Which percentage of my FTP
should I target
or do you recommend for
a. TT 15 k (all out)
b. TT 34 k (all out)
c. OD 40 k (followed by a hopefully - again - fast 10 k triathlon run)?

In April my first TT (15-34 k, flat course, all out)
and OD tris (bike split of 40 k, mostly flat courses, obviously followed by running)
are scheduled till octobre.

I am a relatively weak triathlon biker
(currently 185 FTP, 70 kg, 186 cm, 2,6w/kg: that’s why I turned to TR plans and watt systems)
with an overproportional part of slow twitch fibres
and a relatively strong triathlon runner (39-42 min/10 km in Tris).

Last season
(before I started TR and wattage training in decembre)
my non drafting 40 k tri split duration time

  • depending on wind and the topography of the course -
    varies between 68 min and 80 min,
    speed (of course depending on wind/topography)
    varies between 30 to 33 km/h.

Thx a lot.:pray:

Keep moving and happy training

Jo

1 Like

Hi Jo!

Here’s a generally agreed upon table of percent of FTP that you should target for the below distances:

Race distance % of FTP
Sprint 90–105%
Olympic 85–95%
Half-Ironman 75–85%
Ironman 65–80%

A Sprint Distance Tri would have a 20km TT, and the Olympic Tri would fit your 40km TT well. For the 34km TT, you’ll want to target somewhere around 90-95% FTP.

I hope this helps!

3 Likes

Great.

Thx a lot!

Hey Larry,

Thanks for posting the table, but what about the difference between a pure TT and a non-drafting bike leg of a triathlon? You don’t have to save your legs for the run in a TT, obviously. I’d advise Jo to go for about 100% of FTP in his 34 km time trial. After all, if he can do 33 km/h in an Olympic tri, he can do 34 km/h in a TT, so we’re talking about an hour-long max effort. For a 15k TT you would be looking at the maximum power over, say, 25 minutes. If he can do 105% of FTP for 20 minutes (he should be able to pull it off), we’re almost there.

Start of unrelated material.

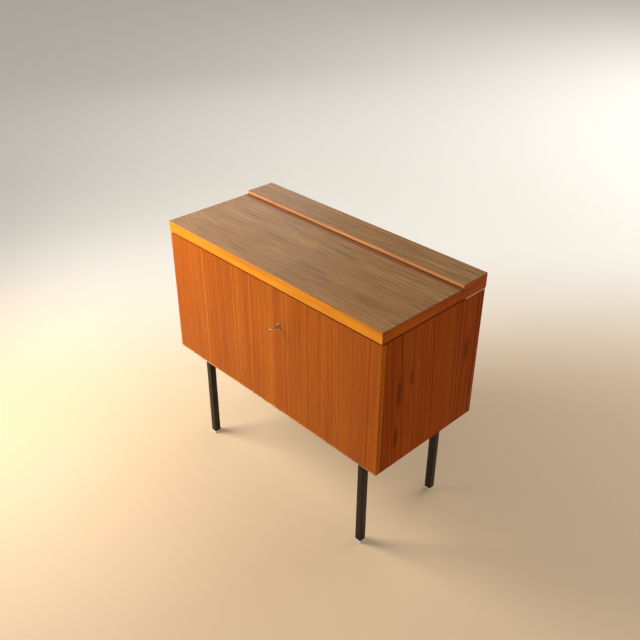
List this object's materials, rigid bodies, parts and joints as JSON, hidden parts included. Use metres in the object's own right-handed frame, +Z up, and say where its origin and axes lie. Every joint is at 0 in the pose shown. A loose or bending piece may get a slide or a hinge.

As a side note, for an Ironman, elite PROs will shoot for 75%, and age groupers won’t usually exceed 70%. I know this from at least two Ask a Cycling Coach podcast episodes :slight_smile: Nate got mad props for holding 75% of FTP over his 6-hour TT (not a tri, but a relay leg), and he didn’t have a marathon following.

2 Likes

Hey there! That’s a good point about not needing to save your legs for a run afterward, so the demands of a TT-only effort will likely be higher than a bike leg of a triathlon. Thanks for pointing that out!

@Speedskater,

With 31 years of Olympic distance tri’s under your belt you should be giving me advice. I’m in my second season. I can share with you that in my first six months on TrainerRoad (as a 56 year old man) I have increased my FTP from 188 to 239. I am not at all satisfied with and FTP of 239, but I like the trend. I also feel that TR has been a good use of my time to date.

1 Like

Thanks.

Wow. Promising.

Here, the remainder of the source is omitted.